Le premier est celui des ressources humaines (lire aussi l’encadré). Deux instituts de formation, l’un pour l’automobile et l’autre pour l’aéronautique, ont été lancés en partenariat avec l’Office de la formation professionnelle et de la promotion du travail (OFPPT). Ces deux instituts, gérés par le privé, seront-ils à la hauteur ? Fourniront-ils suffisamment de cadres qualifiés ? Question annexe : ceux-ci resteront-ils au Maroc ? Tout le monde ici a encore en mémoire ces promotions entières d’informaticiens qui ont pris le chemin du Canada ou de l’Europe…

Parmi les maux traditionnels qui entravent le développement industriel, il y a aussi la concurrence déloyale qu’exerce le secteur informel (ce sont des usines entières qui, parfois, ne sont pas déclarées…), la persistance de certaines pratiques anticoncurrentielles et la bureaucratie. Séduire les investisseurs passe par un bon climat des affaires et une bureaucratie allégée : s’il y a bien une leçon à tirer de l’exemple asiatique, c’est celle-là. Il reste encore beaucoup à faire, malgré l’adoption et la promulgation d’une loi réglementant la création d’entreprise on line et mettant en place des guichets uniques. Hormis dans les zones franches, les investisseurs potentiels demeurent confrontés aux pesanteurs administratives.

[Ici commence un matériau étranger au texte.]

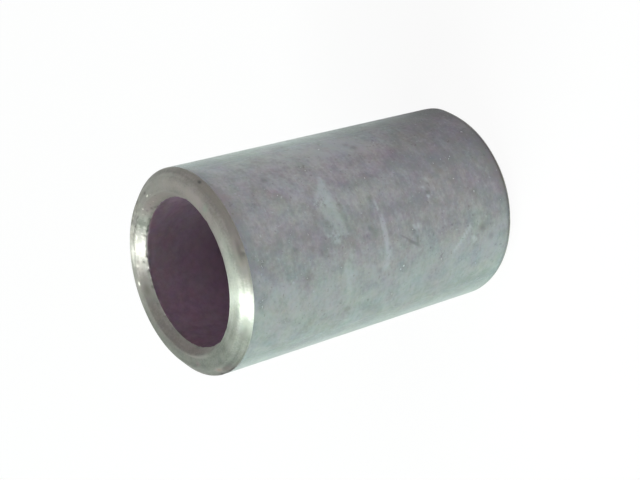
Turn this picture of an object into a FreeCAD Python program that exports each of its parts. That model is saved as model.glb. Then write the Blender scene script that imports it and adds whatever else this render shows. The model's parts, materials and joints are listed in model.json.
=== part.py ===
# Spacer sleeve: a short length of thick-walled steel tube, faced square and bevelled at both ends.
# It is one turned piece. It stands on one end with its axis along Z, and the origin is the centre
# of the lower face. All sizes are in millimetres and all angles in degrees.

import FreeCAD, Part
import math
import os

# Driving sizes
BORE_DIAMETER = 15.875  # five eighths of an inch, for the bolt that goes through
WALL_THICKNESS = 3.175  # an eighth of an inch, which makes the outside seven eighths
LENGTH = 38.1  # an inch and a half
OUTER_BEVEL_WIDTH = 1.2  # how far the bevel on the outside comes in across the end face
OUTER_BEVEL_ANGLE = 45.0  # between that bevel and the axis
BORE_BEVEL_WIDTH = 0.6  # how far the bevel in the bore's mouth goes out across the end face
BORE_BEVEL_ANGLE = 30.0  # between that bevel and the axis
RIM_EDGE_RADIUS = 0.5  # to which both corners of the outer bevel are rounded
MOUTH_EDGE_RADIUS = 0.15  # to which both corners of the bore's bevel are broken

# The most of a side that one rounded corner may use up, so that two corners never meet
ROUNDING_SHARE = 0.45


def bevel_height(width, angle):
    """How far a bevel of this width across the end reaches along the axis."""
    return width / math.tan(math.radians(angle))


def wall_corners():
    """The sharp corners of the wall's section, as points in the XZ plane, once round.

    Each comes with the radius that rounds it.
    """
    bore = BORE_DIAMETER / 2
    outside = bore + WALL_THICKNESS
    mouth = bore + BORE_BEVEL_WIDTH
    rim = outside - OUTER_BEVEL_WIDTH
    bore_bevel = bevel_height(BORE_BEVEL_WIDTH, BORE_BEVEL_ANGLE)
    outer_bevel = bevel_height(OUTER_BEVEL_WIDTH, OUTER_BEVEL_ANGLE)
    places = [
        (mouth, 0.0, MOUTH_EDGE_RADIUS),
        (rim, 0.0, RIM_EDGE_RADIUS),
        (outside, outer_bevel, RIM_EDGE_RADIUS),
        (outside, LENGTH - outer_bevel, RIM_EDGE_RADIUS),
        (rim, LENGTH, RIM_EDGE_RADIUS),
        (mouth, LENGTH, MOUTH_EDGE_RADIUS),
        (bore, LENGTH - bore_bevel, MOUTH_EDGE_RADIUS),
        (bore, bore_bevel, MOUTH_EDGE_RADIUS),
    ]
    return [(FreeCAD.Vector(x, 0.0, z), rounding) for x, z, rounding in places]


def rounded_corner(before, corner, after, radius):
    """The three points of the arc that rounds a corner: where it starts, its middle and its end."""
    to_before = before - corner
    to_after = after - corner
    half_angle = to_before.getAngle(to_after) / 2
    room = ROUNDING_SHARE * min(to_before.Length, to_after.Length)
    radius = min(radius, room * math.tan(half_angle))
    to_before.normalize()
    to_after.normalize()
    inward = to_before + to_after
    inward.normalize()
    cut_back = radius / math.tan(half_angle)
    middle = corner + inward * (radius / math.sin(half_angle) - radius)
    return corner + to_before * cut_back, middle, corner + to_after * cut_back


def wall_section():
    """The face that is turned about the axis: straight sides joined by an arc at each corner."""
    corners = wall_corners()
    count = len(corners)
    arcs = []
    for i in range(count):
        before, after = corners[i - 1][0], corners[(i + 1) % count][0]
        corner, rounding = corners[i]
        arcs.append(rounded_corner(before, corner, after, rounding))
    edges = []
    for i in range(count):
        start, middle, end = arcs[i]
        edges.append(Part.Arc(start, middle, end).toShape())
        edges.append(Part.LineSegment(end, arcs[(i + 1) % count][0]).toShape())
    return Part.Face(Part.Wire(edges))


def sleeve():
    """The sleeve itself, turned from its section in one piece."""
    return wall_section().revolve(FreeCAD.Vector(0, 0, 0), FreeCAD.Vector(0, 0, 1), 360)


os.makedirs("parts", exist_ok=True)
turned = sleeve()
turned.exportStep("parts/sleeve.step")
print("sleeve: %s, volume %.2f mm3, valid %s" % (turned.ShapeType, turned.Volume, turned.isValid()))
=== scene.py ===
"""Looks of the steel spacer sleeve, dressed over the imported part.

The sleeve is one turned piece of steel tube. Its surface is worked out here as a closed section carried
round the axis, with the wear of the real one pressed into it, and it carries three finishes: a dull grey
skin outside, bright turned ends, and dark oxide in the bore.
"""

import json
import logging
import math
from dataclasses import dataclass, replace
from enum import Enum

import bpy
import numpy as np
from mathutils import Matrix, Vector

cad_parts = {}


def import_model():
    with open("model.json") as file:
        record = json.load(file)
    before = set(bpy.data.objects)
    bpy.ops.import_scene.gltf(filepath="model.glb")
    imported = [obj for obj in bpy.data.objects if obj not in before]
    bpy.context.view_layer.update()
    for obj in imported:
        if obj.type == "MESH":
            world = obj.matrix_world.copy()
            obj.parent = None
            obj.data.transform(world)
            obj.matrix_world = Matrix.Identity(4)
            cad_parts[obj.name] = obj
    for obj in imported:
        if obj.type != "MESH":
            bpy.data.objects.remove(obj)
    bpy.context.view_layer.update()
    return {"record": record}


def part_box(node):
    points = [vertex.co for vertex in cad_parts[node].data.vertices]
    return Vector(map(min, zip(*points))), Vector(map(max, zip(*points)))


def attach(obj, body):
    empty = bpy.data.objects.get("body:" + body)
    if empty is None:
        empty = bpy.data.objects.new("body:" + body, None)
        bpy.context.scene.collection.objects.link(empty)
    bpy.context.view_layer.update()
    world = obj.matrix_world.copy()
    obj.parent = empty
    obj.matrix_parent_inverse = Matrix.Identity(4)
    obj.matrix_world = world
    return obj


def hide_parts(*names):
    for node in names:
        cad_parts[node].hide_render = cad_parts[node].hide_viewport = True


MM = 0.001
NODE = "sleeve"
BODY = "root"
BAKE_MAP = "OFBake"

# The radius at which a pattern drawn out round the axis has its true length, in millimetres
DRAWN_RADIUS = 11.0
# The levels between which a noise does nearly all of its varying
NOISE_ENDS = (0.3, 0.7)
# How far a stored shade of 1 lifts the level of a finish's grey
SHADE_LIFT = 0.2

log = logging.getLogger("sleeve")

Colour = tuple[float, float, float, float]
Pair = tuple[float, float]
Place = tuple[float, float, float]
Socket = bpy.types.NodeSocket


def grey(level: float) -> Colour:
    """An even grey."""
    return (level, level, level, 1.0)


def turned_from(start: float, angle: np.ndarray) -> np.ndarray:
    """The shorter turn from start to each angle, from -180 to 180 degrees."""
    return (angle - start + 180.0) % 360.0 - 180.0


def bell(*off: np.ndarray) -> np.ndarray:
    """A smooth hump: e to the power of minus the sum of the squares, so 1 where all of them are 0."""
    return np.exp(-sum(part**2 for part in off))


def swell(turn: np.ndarray) -> np.ndarray:
    """A raised cosine: 1 at no turn, 0 at half a turn and 1 again at a whole one, in radians."""
    return 0.5 + 0.5 * np.cos(turn)


class Finish(Enum):
    """The finishes of the sleeve, by their place among its material slots."""

    SKIN = 0
    TURNED = 1
    OXIDE = 2


class Side(Enum):
    """The sides of the wall's section, from the bore's lower mouth and once round.

    Attributes:
        order: Its place among the sides, from 0.
        finish: The finish on it.
        steps: How many points its straight run has. The turned sides are fine, for their rings.
    """

    LOWER_MOUTH = (0, Finish.TURNED, 9)
    LOWER_FACE = (1, Finish.TURNED, 16)
    LOWER_RIM = (2, Finish.TURNED, 8)
    OUTSIDE = (3, Finish.SKIN, 120)
    UPPER_RIM = (4, Finish.TURNED, 14)
    UPPER_FACE = (5, Finish.TURNED, 22)
    UPPER_MOUTH = (6, Finish.TURNED, 9)
    BORE = (7, Finish.OXIDE, 28)

    def __init__(self, order: int, finish: Finish, steps: int) -> None:
        """Keeps the parts of the member's value under their names."""
        self.order, self.finish, self.steps = order, finish, steps

    @property
    def shares(self) -> np.ndarray:
        """Where its points lie along the run, from 0 to 1: evenly, but closer at the bore's mouths."""
        even = np.linspace(0.0, 1.0, self.steps)
        return swell(math.pi * (1.0 - even)) if self is Side.BORE else even


@dataclass(frozen=True)
class Trace:
    """The section as arrays, one entry for each point.

    Attributes:
        place: Radius and height of each point, in metres.
        outward: The outward direction at each point, in the same plane.
        along: Distance run along the section, in metres.
        side: Order of the side that the point belongs to.
        edge: 1 on a rounded corner and 0 away from it.
    """

    place: np.ndarray
    outward: np.ndarray
    along: np.ndarray
    side: np.ndarray
    edge: np.ndarray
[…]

La question monétaire pose également des casse-tête aux différents acteurs de l’économie. Le socialiste Fathallah Oualalou avait marqué de son empreinte son passage au ministère des Finances (1998-2007) par sa religion des grands équilibres macroéconomiques et de la lutte contre l’inflation, qui suppose une monnaie stable. Ses successeurs n’ont pas remis en question cette vision. Résultat : selon plusieurs exportateurs, le dirham est surévalué par rapport à certaines devises. C’est ce qui explique, selon eux, les difficultés que rencontrent l’industrie et l’agriculture marocaines à l’exportation. Ils donnent l’exemple des agrumes, dont 40 % des exportations étaient absorbées par le marché russe ; puis le rouble a chuté de plus de 20 % par rapport au dollar et le dirham est resté stable. D’où un surenchérissement immédiat des oranges en provenance du royaume chérifien…

Temps dynastique

Cet exemple illustre les limites du modèle des grands « plans d’industrialisation ». S’ils représentent une volonté nationale, incarnée au plus haut niveau par le roi lui-même, ils achoppent inévitablement sur la diversité des intérêts qui sont en jeu. L’exportateur et le consommateur, l’investisseur et le spéculateur, le patron et l’employé, le citadin et le fellah ont beau se retrouver dans l’unanimité de l’ambition patriotique, ils n’en ont pas moins des logiques (et des fins de mois) différentes.

Jusqu’ici, de Hassan II à Mohammed VI, l’État était l’arbitre des conflits d’intérêts et le grand ordonnateur des stratégies de développement. Avec la nouvelle Constitution et le rôle accru accordé – en principe – aux partis politiques, on entre dans une nouvelle phase. Le temps politique démocratique, qui s’appuie sur des cycles d’élections à quatre ou cinq ans, c’est autre chose que le temps dynastique… Hassan II pouvait donner du temps à l’eau, planifiant sur trente ans « ses » barrages – qu’il baptisait d’ailleurs du nom de ses ancêtres ou de ses prédécesseurs (Moulay Youssef, Hassan Addakhil, Al-Mansour Addahbi, Youssef Ben Tachfine, Idriss Ier, Sidi Mohamed Ben Abdallah, etc.). Mohammed VI pouvait envisager une émergence industrielle à l’échelle d’une génération, la sienne. Qu’en sera-t-il demain quand ce seront les partis qui feront – ou déferont – les stratégies de développement ?

Offshoring : langues (trop) étrangères

Employant près de 50 000 personnes (avec la perspective de 100 000 postes à l’horizon 2013), l’offshoring est appelé à monter en puissance dès l’an prochain avec le lancement de Fès Shore et Tétouan Shore, tandis que celui des technopôles d’Agadir et d’Oujda est prévu en 2013. Mais il continue d’être confronté à la rareté de l’offre de main-d’œuvre qualifiée. « Au Maroc, j’ai vu une lacune principale : la langue ! », fait remarquer un investisseur français. « Le niveau d’anglophonie est pire que celui des Français. Or travailler en offshore ouvre la possibilité de séduire des clients n’importe où. Les Roumains parlent anglais, français, italien, un peu d’allemand. Les Tchèques, les Hongrois, les Slovaques parlent anglais et allemand. De ce fait, ils peuvent se battre sur des marchés dix fois plus gros », poursuit-il. En effet, l’offre actuelle du Maroc en offshore s’adresse essentiellement à une clientèle francophone. Un goulet d’étranglement considérable.